# [Task goal]
Among the entries below, count the lines that contain the word "materials". Write down only the total.

========================================

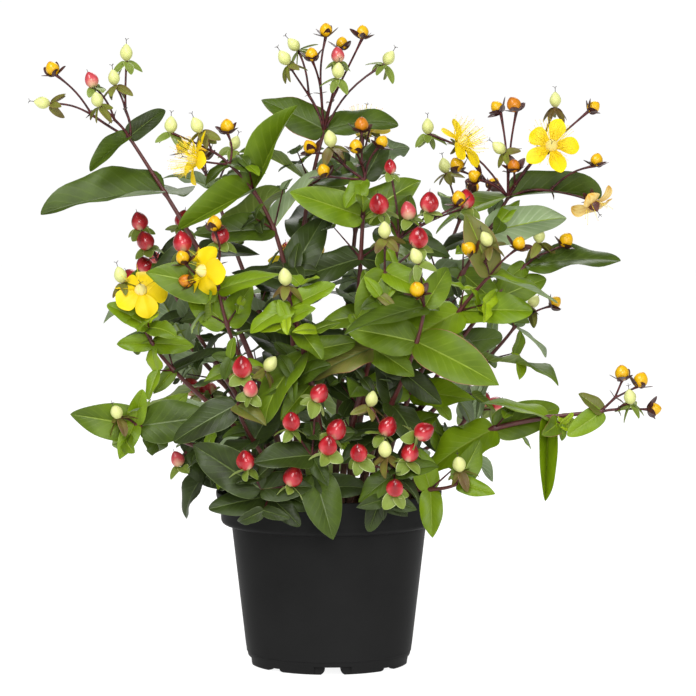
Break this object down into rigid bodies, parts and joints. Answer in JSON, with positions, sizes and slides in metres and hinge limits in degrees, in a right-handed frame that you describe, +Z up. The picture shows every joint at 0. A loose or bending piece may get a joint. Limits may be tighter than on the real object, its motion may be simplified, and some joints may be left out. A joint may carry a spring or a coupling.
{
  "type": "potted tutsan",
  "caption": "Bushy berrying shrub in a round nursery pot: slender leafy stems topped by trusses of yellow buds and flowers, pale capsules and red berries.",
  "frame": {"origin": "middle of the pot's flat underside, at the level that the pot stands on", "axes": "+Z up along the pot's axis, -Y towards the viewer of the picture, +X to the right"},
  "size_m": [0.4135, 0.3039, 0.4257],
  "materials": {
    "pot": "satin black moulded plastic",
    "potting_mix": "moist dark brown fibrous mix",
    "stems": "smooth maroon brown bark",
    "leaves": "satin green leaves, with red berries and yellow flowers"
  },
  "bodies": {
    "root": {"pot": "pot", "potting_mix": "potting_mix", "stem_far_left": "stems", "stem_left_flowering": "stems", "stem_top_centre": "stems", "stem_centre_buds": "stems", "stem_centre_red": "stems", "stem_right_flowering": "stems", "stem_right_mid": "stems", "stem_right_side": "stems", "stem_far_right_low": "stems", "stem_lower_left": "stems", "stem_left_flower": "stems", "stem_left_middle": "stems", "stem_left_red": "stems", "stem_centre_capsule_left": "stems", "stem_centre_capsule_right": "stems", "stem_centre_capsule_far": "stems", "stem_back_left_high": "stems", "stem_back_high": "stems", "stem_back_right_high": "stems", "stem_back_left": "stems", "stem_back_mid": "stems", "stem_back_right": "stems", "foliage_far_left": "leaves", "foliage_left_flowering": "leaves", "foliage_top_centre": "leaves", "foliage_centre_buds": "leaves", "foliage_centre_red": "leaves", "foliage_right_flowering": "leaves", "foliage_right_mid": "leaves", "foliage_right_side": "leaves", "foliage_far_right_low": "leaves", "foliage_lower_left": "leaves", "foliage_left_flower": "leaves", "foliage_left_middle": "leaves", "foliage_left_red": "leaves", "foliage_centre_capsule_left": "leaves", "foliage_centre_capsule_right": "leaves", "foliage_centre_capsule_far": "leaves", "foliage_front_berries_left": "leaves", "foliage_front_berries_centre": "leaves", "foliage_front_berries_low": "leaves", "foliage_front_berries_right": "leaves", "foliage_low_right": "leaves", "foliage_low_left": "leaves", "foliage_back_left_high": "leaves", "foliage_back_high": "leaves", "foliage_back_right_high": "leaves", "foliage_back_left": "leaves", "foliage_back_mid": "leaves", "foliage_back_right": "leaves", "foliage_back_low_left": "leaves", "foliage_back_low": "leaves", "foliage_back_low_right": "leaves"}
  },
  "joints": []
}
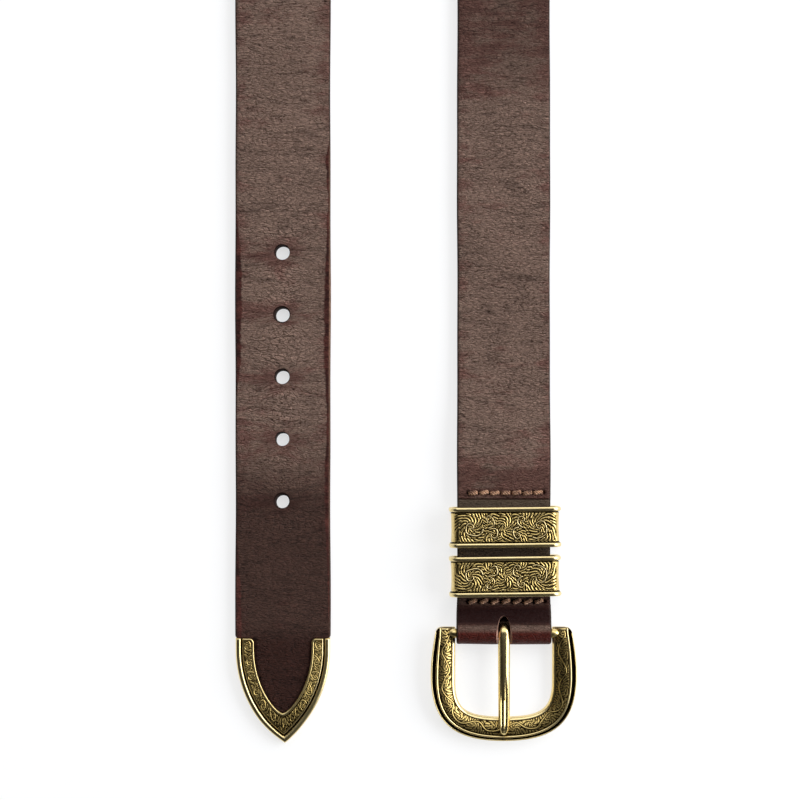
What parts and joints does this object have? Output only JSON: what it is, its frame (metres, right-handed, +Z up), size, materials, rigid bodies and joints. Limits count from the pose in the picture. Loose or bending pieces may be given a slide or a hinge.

========================================

# [Full solution]
2